§ WHAT YOU ARE ASKED TO DO:
For each line of the data below that holds "edges", copy the line.

§ SUPPLIED DATA:
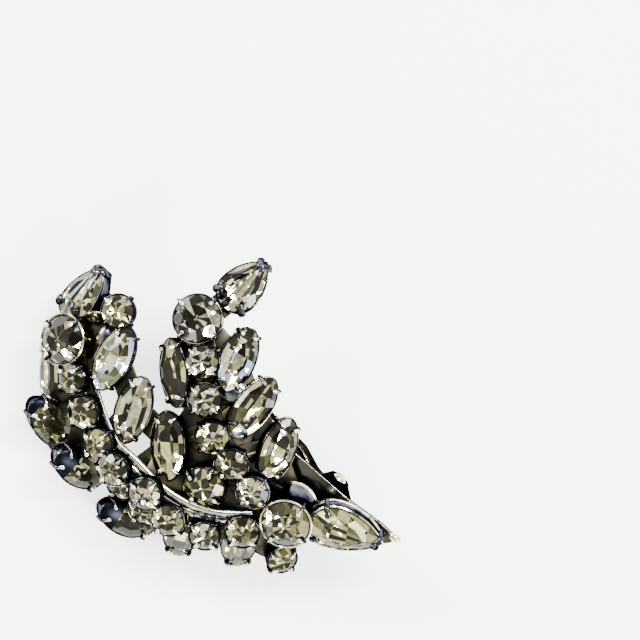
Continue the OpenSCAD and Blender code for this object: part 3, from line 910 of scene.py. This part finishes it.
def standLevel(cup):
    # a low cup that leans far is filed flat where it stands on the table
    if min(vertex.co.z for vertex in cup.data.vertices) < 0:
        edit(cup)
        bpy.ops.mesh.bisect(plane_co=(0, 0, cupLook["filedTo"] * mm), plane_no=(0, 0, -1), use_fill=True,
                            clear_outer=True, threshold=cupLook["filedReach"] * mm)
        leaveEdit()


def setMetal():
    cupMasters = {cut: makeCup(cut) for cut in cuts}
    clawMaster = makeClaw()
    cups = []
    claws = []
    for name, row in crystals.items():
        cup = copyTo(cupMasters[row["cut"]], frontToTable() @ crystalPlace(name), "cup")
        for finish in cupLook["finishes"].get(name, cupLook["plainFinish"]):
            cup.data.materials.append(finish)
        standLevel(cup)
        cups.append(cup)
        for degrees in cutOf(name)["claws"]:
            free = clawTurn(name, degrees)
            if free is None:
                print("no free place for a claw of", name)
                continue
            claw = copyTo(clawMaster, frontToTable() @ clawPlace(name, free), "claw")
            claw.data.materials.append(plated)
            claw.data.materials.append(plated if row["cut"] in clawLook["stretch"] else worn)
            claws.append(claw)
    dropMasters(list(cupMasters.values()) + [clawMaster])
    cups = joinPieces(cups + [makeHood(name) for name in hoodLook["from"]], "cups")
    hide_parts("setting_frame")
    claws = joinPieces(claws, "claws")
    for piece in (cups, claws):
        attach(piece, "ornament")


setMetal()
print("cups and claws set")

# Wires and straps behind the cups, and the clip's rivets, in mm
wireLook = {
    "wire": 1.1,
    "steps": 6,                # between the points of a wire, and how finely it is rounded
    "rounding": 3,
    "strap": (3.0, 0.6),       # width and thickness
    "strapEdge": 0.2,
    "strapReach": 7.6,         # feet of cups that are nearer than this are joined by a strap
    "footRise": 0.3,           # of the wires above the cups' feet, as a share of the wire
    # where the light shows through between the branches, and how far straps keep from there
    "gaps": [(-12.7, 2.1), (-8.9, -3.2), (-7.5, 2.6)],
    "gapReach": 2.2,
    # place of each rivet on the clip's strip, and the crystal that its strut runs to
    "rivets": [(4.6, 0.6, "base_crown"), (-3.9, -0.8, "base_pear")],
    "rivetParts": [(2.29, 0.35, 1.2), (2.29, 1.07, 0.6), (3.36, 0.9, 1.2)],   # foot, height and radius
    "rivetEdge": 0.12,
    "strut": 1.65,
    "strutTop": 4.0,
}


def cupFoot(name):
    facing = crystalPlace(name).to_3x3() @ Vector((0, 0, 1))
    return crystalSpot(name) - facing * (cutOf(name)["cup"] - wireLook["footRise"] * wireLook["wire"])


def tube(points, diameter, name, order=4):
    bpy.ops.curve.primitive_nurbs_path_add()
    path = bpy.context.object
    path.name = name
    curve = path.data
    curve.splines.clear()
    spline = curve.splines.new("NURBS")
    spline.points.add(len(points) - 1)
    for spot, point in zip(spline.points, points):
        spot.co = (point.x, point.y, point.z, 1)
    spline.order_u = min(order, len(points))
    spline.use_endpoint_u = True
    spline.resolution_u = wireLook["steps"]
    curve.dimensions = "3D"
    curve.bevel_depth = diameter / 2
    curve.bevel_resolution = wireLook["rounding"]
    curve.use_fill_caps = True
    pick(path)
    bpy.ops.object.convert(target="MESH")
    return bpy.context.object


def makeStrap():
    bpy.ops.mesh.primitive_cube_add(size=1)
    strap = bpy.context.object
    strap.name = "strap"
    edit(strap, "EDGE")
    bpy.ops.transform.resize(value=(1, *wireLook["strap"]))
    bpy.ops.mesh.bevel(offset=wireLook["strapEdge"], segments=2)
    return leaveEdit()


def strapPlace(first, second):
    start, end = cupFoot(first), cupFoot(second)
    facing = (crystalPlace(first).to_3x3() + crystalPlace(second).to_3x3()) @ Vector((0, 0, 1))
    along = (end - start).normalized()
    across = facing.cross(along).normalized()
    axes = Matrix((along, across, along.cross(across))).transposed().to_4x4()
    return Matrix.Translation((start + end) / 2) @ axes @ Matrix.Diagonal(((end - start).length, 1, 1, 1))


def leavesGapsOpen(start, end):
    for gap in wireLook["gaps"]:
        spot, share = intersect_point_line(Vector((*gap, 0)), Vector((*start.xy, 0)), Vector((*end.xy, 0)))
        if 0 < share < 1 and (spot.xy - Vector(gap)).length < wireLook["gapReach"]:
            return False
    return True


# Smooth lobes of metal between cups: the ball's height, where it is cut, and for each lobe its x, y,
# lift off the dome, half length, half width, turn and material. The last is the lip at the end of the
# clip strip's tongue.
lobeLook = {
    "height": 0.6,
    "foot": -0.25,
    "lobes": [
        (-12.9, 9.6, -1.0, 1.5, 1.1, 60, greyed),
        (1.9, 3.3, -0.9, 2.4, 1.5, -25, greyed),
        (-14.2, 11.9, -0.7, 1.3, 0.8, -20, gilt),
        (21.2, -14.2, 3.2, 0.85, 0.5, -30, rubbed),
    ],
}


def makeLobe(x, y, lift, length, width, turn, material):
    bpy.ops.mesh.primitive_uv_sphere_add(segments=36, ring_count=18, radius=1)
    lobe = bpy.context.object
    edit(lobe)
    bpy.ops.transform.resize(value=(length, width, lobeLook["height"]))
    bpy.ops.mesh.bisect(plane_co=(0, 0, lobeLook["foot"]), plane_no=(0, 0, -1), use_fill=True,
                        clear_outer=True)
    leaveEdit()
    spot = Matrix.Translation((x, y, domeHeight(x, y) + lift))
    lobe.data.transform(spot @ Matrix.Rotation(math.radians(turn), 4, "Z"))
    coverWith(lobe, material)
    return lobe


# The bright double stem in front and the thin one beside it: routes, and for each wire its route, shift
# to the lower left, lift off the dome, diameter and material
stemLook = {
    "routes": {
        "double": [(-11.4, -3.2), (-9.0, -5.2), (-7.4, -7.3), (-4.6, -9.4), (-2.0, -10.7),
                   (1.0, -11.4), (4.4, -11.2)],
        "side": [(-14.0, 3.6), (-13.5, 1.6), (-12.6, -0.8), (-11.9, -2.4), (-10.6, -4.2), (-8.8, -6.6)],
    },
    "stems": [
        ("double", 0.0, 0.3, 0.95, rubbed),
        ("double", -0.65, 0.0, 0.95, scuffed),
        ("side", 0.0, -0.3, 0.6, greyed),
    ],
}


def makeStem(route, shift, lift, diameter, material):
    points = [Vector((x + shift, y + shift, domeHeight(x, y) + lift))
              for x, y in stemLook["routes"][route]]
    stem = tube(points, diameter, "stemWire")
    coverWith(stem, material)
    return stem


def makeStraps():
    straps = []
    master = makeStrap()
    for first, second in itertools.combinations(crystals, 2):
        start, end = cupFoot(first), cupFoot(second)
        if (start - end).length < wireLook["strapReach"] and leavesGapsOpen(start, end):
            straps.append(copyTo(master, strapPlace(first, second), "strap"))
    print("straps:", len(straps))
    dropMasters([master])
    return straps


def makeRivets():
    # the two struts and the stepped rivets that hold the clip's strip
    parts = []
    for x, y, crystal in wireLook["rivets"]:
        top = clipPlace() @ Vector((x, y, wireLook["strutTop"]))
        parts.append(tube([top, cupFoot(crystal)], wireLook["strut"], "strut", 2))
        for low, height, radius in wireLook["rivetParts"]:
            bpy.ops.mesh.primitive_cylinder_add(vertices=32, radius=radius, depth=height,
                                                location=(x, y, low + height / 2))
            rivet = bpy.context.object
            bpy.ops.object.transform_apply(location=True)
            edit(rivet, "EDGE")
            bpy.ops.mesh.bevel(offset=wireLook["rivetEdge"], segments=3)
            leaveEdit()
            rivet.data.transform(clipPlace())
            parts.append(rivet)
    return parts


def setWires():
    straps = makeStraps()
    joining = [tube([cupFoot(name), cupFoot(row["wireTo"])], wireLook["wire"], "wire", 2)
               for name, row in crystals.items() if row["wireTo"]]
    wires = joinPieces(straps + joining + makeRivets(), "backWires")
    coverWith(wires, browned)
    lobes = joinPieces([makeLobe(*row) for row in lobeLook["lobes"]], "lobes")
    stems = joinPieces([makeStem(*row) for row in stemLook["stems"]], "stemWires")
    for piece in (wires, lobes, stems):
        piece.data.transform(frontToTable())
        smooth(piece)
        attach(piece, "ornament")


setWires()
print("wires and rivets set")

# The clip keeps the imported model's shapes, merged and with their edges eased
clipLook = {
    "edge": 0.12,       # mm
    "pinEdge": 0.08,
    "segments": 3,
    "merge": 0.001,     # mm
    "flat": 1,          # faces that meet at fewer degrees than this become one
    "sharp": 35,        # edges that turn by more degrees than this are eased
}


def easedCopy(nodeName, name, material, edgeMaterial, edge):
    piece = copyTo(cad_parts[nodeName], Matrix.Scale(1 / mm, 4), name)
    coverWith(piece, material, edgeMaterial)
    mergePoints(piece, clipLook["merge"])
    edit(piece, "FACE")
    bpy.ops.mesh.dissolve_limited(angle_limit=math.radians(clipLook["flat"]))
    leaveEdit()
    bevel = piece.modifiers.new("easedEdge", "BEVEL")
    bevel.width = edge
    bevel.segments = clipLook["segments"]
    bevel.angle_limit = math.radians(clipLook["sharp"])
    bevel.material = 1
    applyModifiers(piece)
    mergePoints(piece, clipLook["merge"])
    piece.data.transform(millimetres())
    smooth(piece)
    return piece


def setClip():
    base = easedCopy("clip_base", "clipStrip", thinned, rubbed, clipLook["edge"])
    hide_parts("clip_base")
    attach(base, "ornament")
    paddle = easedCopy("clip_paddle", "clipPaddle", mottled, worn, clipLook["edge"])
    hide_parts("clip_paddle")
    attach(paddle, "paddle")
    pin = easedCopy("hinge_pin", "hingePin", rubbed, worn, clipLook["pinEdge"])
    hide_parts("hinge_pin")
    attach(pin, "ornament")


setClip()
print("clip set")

§ COMPLETED EXERCISE:
# The clip keeps the imported model's shapes, merged and with their edges eased
    "sharp": 35,        # edges that turn by more degrees than this are eased